===== DATA LINES =====

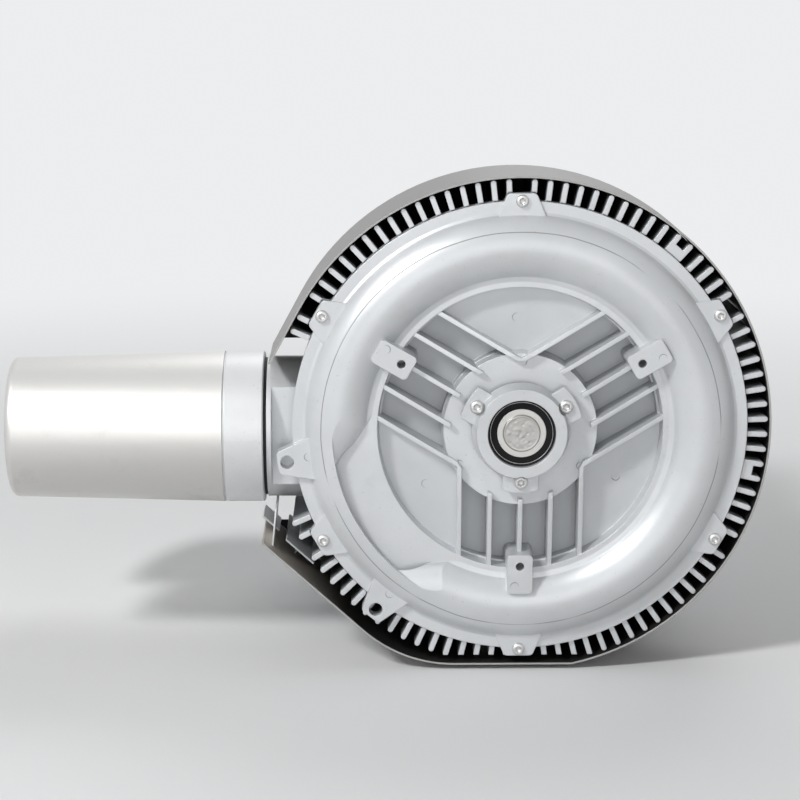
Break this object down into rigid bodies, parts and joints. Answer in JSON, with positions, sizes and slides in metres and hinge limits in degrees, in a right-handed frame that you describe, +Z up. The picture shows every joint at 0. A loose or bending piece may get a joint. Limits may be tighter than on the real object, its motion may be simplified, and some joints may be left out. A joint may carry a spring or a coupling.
{
  "type": "side channel blower",
  "caption": "Side channel blower with ribbed front cover, finned casing, sheet shroud, flange motor, terminal box and cylindrical silencers on both ports.",
  "frame": {"origin": "on the shaft axis, level with the outer faces of the three bosses on the front cover", "axes": "-Y points out of the cover towards the viewer, +Y along the shaft to the motor, +Z up, -X along both ports"},
  "size_m": [0.6209, 0.416, 0.4061],
  "materials": {
    "casting": "silver-grey paint on a cast surface, satin",
    "wheel_casting": "bare casting with turned faces",
    "retainer_casting": "silver-grey paint, satin",
    "shroud_sheet": "dark grey paint on sheet steel",
    "baffle_sheet": "slate-grey paint on sheet steel",
    "cowl_sheet": "silver-grey paint on sheet steel",
    "base_paint": "black paint, satin",
    "silencer_metal": "brushed and polished",
    "collar_metal": "fine turned, satin",
    "tube_metal": "plated tube",
    "foam": "open foam wrapped round the tube",
    "gasket": "matt black rubber",
    "screw_steel": "zinc plated",
    "ring_steel": "ground steel",
    "cage_steel": "pressed steel",
    "seal_rubber": "black rubber",
    "shaft_steel": "turned steel",
    "lamination": "stacked sheet steel",
    "winding": "varnished copper wire",
    "fan_plastic": "moulded, matt",
    "gland_plastic": "moulded, matt"
  },
  "bodies": {
    "frame": {"front_cover": "casting", "blower_housing": "casting", "motor_frame": "casting", "rear_end_shield": "casting", "terminal_box": "casting", "terminal_box_lid": "casting", "bearing_retainer": "retainer_casting", "shroud_wrap": "shroud_sheet", "shroud_rear_panel": "shroud_sheet", "shroud_baffle": "baffle_sheet", "shroud_bracket": "baffle_sheet", "fan_cowl": "cowl_sheet", "base_plate": "base_paint", "motor_support": "base_paint", "inlet_silencer_shell": "silencer_metal", "outlet_silencer_shell": "silencer_metal", "inlet_silencer_collar": "collar_metal", "outlet_silencer_collar": "collar_metal", "inlet_silencer_tube": "tube_metal", "outlet_silencer_tube": "tube_metal", "inlet_silencer_foam": "foam", "outlet_silencer_foam": "foam", "inlet_port_gasket": "gasket", "outlet_port_gasket": "gasket", "cover_seal": "gasket", "terminal_lid_seal": "gasket", "cover_screws": "screw_steel", "retainer_screws": "screw_steel", "end_shield_screws": "screw_steel", "motor_flange_screws": "screw_steel", "cowl_screws": "screw_steel", "terminal_lid_screws": "screw_steel", "base_bolts": "screw_steel", "panel_screws": "screw_steel", "front_bearing_outer_ring": "ring_steel", "rear_bearing_outer_ring": "ring_steel", "front_bearing_seals": "seal_rubber", "rear_bearing_seals": "seal_rubber", "front_shaft_seal": "seal_rubber", "rear_shaft_seal": "seal_rubber", "cable_gland_seal": "seal_rubber", "wave_spring": "shaft_steel", "stator_core": "lamination", "stator_windings": "winding", "cable_gland_body": "gland_plastic", "cable_gland_nut": "gland_plastic", "terminal_board": "gland_plastic"},
    "rotor": {"rotor_shaft": "shaft_steel", "rotor_core": "lamination", "impeller": "wheel_casting", "impeller_key": "shaft_steel", "impeller_spacer": "shaft_steel", "cooling_fan": "fan_plastic", "fan_key": "shaft_steel", "front_bearing_inner_ring": "ring_steel", "rear_bearing_inner_ring": "ring_steel"},
    "front_cage_set": {"front_bearing_balls": "ring_steel", "front_bearing_cage": "cage_steel"},
    "rear_cage_set": {"rear_bearing_balls": "ring_steel", "rear_bearing_cage": "cage_steel"}
  },
  "joints": [
    {"name": "rotor_spin", "type": "hinge", "parent": "frame", "child": "rotor", "pos_m": [0, 0, 0], "axis": [0, 1, 0], "continuous": true},
    {"name": "front_cage_spin", "type": "hinge", "parent": "frame", "child": "front_cage_set", "pos_m": [0, 0.005, 0], "axis": [0, 1, 0], "continuous": true},
    {"name": "rear_cage_spin", "type": "hinge", "parent": "frame", "child": "rear_cage_set", "pos_m": [0, 0.332, 0], "axis": [0, 1, 0], "continuous": true}
  ],
  "couplings": [
    {"joint": "front_cage_spin", "follows": "rotor_spin", "ratio": 0.398},
    {"joint": "rear_cage_spin", "follows": "rotor_spin", "ratio": 0.398}
  ]
}
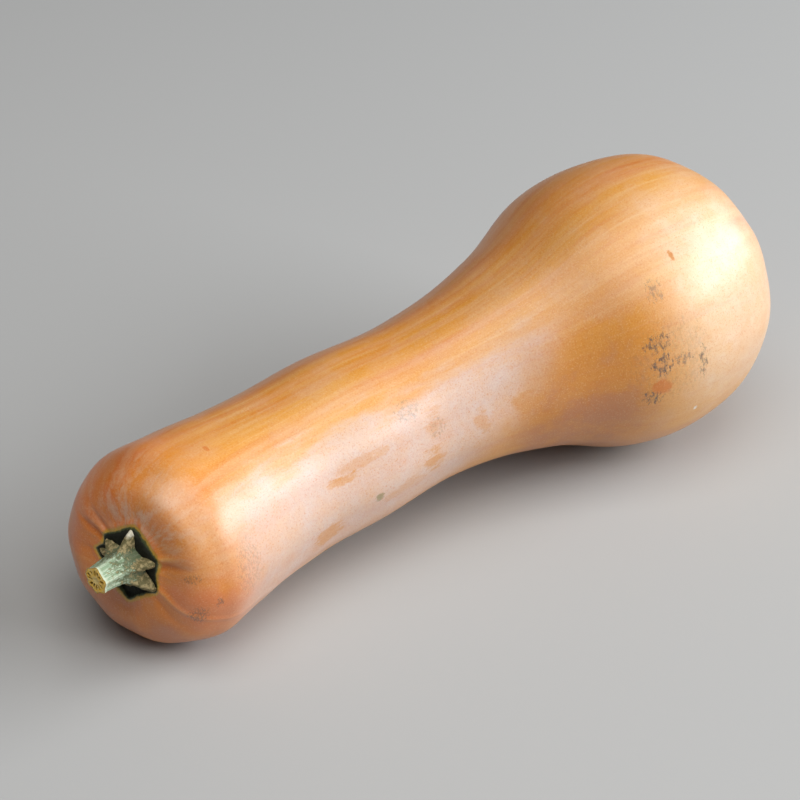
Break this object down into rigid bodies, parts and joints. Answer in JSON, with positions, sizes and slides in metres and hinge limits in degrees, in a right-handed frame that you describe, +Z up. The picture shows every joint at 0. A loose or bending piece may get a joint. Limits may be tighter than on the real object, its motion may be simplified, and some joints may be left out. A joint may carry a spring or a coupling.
{
  "type": "winter squash",
  "caption": "Long-necked winter squash lying on its side: a round bulb, a bowed neck, and a cut, ridged stem in a star-shaped scar.",
  "frame": {"origin": "under the middle of the whole part's box, at the height of the surface that it lies on", "axes": "+X along the fruit from its stem end to its blossom end, +Z up"},
  "size_m": [0.3436, 0.1268, 0.1253],
  "materials": {
    "rind": "satin",
    "stalk": "matte"
  },
  "bodies": {
    "root": {"fruit": "rind", "stem": "stalk"}
  },
  "joints": []
}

=====

## [WHAT IS BEING ASKED]
Extract, word for word, each line of the listing above.

## [SOLUTION FOR THIS PROBLEM]
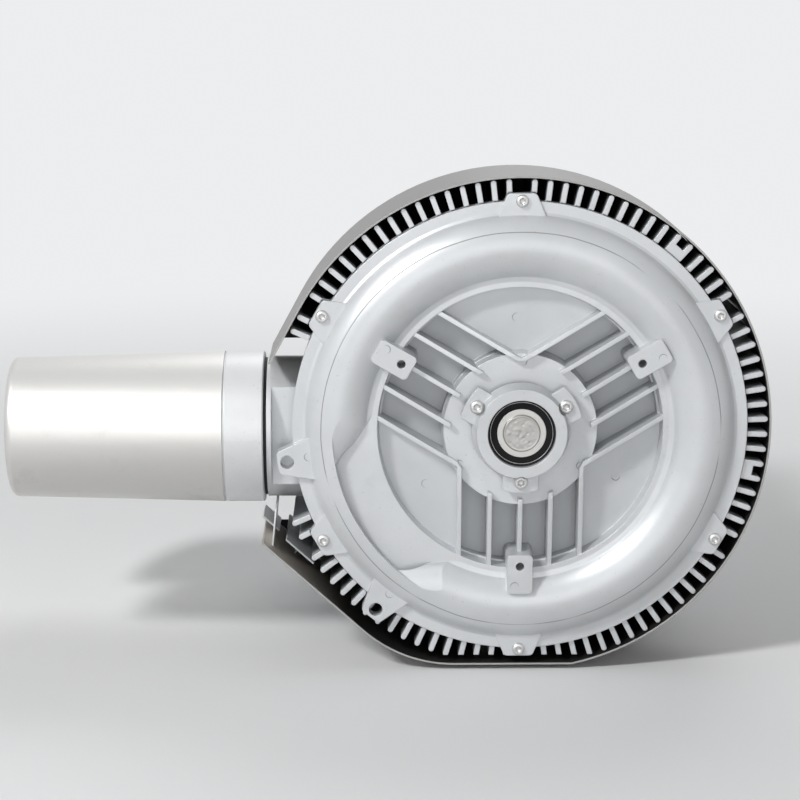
Break this object down into rigid bodies, parts and joints. Answer in JSON, with positions, sizes and slides in metres and hinge limits in degrees, in a right-handed frame that you describe, +Z up. The picture shows every joint at 0. A loose or bending piece may get a joint. Limits may be tighter than on the real object, its motion may be simplified, and some joints may be left out. A joint may carry a spring or a coupling.
{
  "type": "side channel blower",
  "caption": "Side channel blower with ribbed front cover, finned casing, sheet shroud, flange motor, terminal box and cylindrical silencers on both ports.",
  "frame": {"origin": "on the shaft axis, level with the outer faces of the three bosses on the front cover", "axes": "-Y points out of the cover towards the viewer, +Y along the shaft to the motor, +Z up, -X along both ports"},
  "size_m": [0.6209, 0.416, 0.4061],
  "materials": {
    "casting": "silver-grey paint on a cast surface, satin",
    "wheel_casting": "bare casting with turned faces",
    "retainer_casting": "silver-grey paint, satin",
    "shroud_sheet": "dark grey paint on sheet steel",
    "baffle_sheet": "slate-grey paint on sheet steel",
    "cowl_sheet": "silver-grey paint on sheet steel",
    "base_paint": "black paint, satin",
    "silencer_metal": "brushed and polished",
    "collar_metal": "fine turned, satin",
    "tube_metal": "plated tube",
    "foam": "open foam wrapped round the tube",
    "gasket": "matt black rubber",
    "screw_steel": "zinc plated",
    "ring_steel": "ground steel",
    "cage_steel": "pressed steel",
    "seal_rubber": "black rubber",
    "shaft_steel": "turned steel",
    "lamination": "stacked sheet steel",
    "winding": "varnished copper wire",
    "fan_plastic": "moulded, matt",
    "gland_plastic": "moulded, matt"
  },
  "bodies": {
    "frame": {"front_cover": "casting", "blower_housing": "casting", "motor_frame": "casting", "rear_end_shield": "casting", "terminal_box": "casting", "terminal_box_lid": "casting", "bearing_retainer": "retainer_casting", "shroud_wrap": "shroud_sheet", "shroud_rear_panel": "shroud_sheet", "shroud_baffle": "baffle_sheet", "shroud_bracket": "baffle_sheet", "fan_cowl": "cowl_sheet", "base_plate": "base_paint", "motor_support": "base_paint", "inlet_silencer_shell": "silencer_metal", "outlet_silencer_shell": "silencer_metal", "inlet_silencer_collar": "collar_metal", "outlet_silencer_collar": "collar_metal", "inlet_silencer_tube": "tube_metal", "outlet_silencer_tube": "tube_metal", "inlet_silencer_foam": "foam", "outlet_silencer_foam": "foam", "inlet_port_gasket": "gasket", "outlet_port_gasket": "gasket", "cover_seal": "gasket", "terminal_lid_seal": "gasket", "cover_screws": "screw_steel", "retainer_screws": "screw_steel", "end_shield_screws": "screw_steel", "motor_flange_screws": "screw_steel", "cowl_screws": "screw_steel", "terminal_lid_screws": "screw_steel", "base_bolts": "screw_steel", "panel_screws": "screw_steel", "front_bearing_outer_ring": "ring_steel", "rear_bearing_outer_ring": "ring_steel", "front_bearing_seals": "seal_rubber", "rear_bearing_seals": "seal_rubber", "front_shaft_seal": "seal_rubber", "rear_shaft_seal": "seal_rubber", "cable_gland_seal": "seal_rubber", "wave_spring": "shaft_steel", "stator_core": "lamination", "stator_windings": "winding", "cable_gland_body": "gland_plastic", "cable_gland_nut": "gland_plastic", "terminal_board": "gland_plastic"},
    "rotor": {"rotor_shaft": "shaft_steel", "rotor_core": "lamination", "impeller": "wheel_casting", "impeller_key": "shaft_steel", "impeller_spacer": "shaft_steel", "cooling_fan": "fan_plastic", "fan_key": "shaft_steel", "front_bearing_inner_ring": "ring_steel", "rear_bearing_inner_ring": "ring_steel"},
    "front_cage_set": {"front_bearing_balls": "ring_steel", "front_bearing_cage": "cage_steel"},
    "rear_cage_set": {"rear_bearing_balls": "ring_steel", "rear_bearing_cage": "cage_steel"}
  },
  "joints": [
    {"name": "rotor_spin", "type": "hinge", "parent": "frame", "child": "rotor", "pos_m": [0, 0, 0], "axis": [0, 1, 0], "continuous": true},
    {"name": "front_cage_spin", "type": "hinge", "parent": "frame", "child": "front_cage_set", "pos_m": [0, 0.005, 0], "axis": [0, 1, 0], "continuous": true},
    {"name": "rear_cage_spin", "type": "hinge", "parent": "frame", "child": "rear_cage_set", "pos_m": [0, 0.332, 0], "axis": [0, 1, 0], "continuous": true}
  ],
  "couplings": [
    {"joint": "front_cage_spin", "follows": "rotor_spin", "ratio": 0.398},
    {"joint": "rear_cage_spin", "follows": "rotor_spin", "ratio": 0.398}
  ]
}
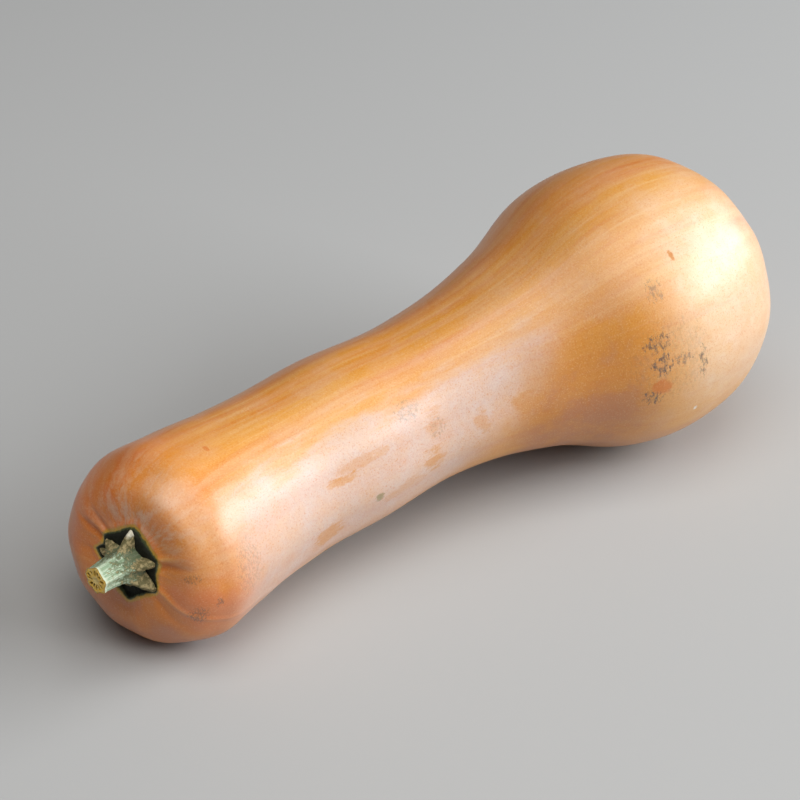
Break this object down into rigid bodies, parts and joints. Answer in JSON, with positions, sizes and slides in metres and hinge limits in degrees, in a right-handed frame that you describe, +Z up. The picture shows every joint at 0. A loose or bending piece may get a joint. Limits may be tighter than on the real object, its motion may be simplified, and some joints may be left out. A joint may carry a spring or a coupling.
{
  "type": "winter squash",
  "caption": "Long-necked winter squash lying on its side: a round bulb, a bowed neck, and a cut, ridged stem in a star-shaped scar.",
  "frame": {"origin": "under the middle of the whole part's box, at the height of the surface that it lies on", "axes": "+X along the fruit from its stem end to its blossom end, +Z up"},
  "size_m": [0.3436, 0.1268, 0.1253],
  "materials": {
    "rind": "satin",
    "stalk": "matte"
  },
  "bodies": {
    "root": {"fruit": "rind", "stem": "stalk"}
  },
  "joints": []
}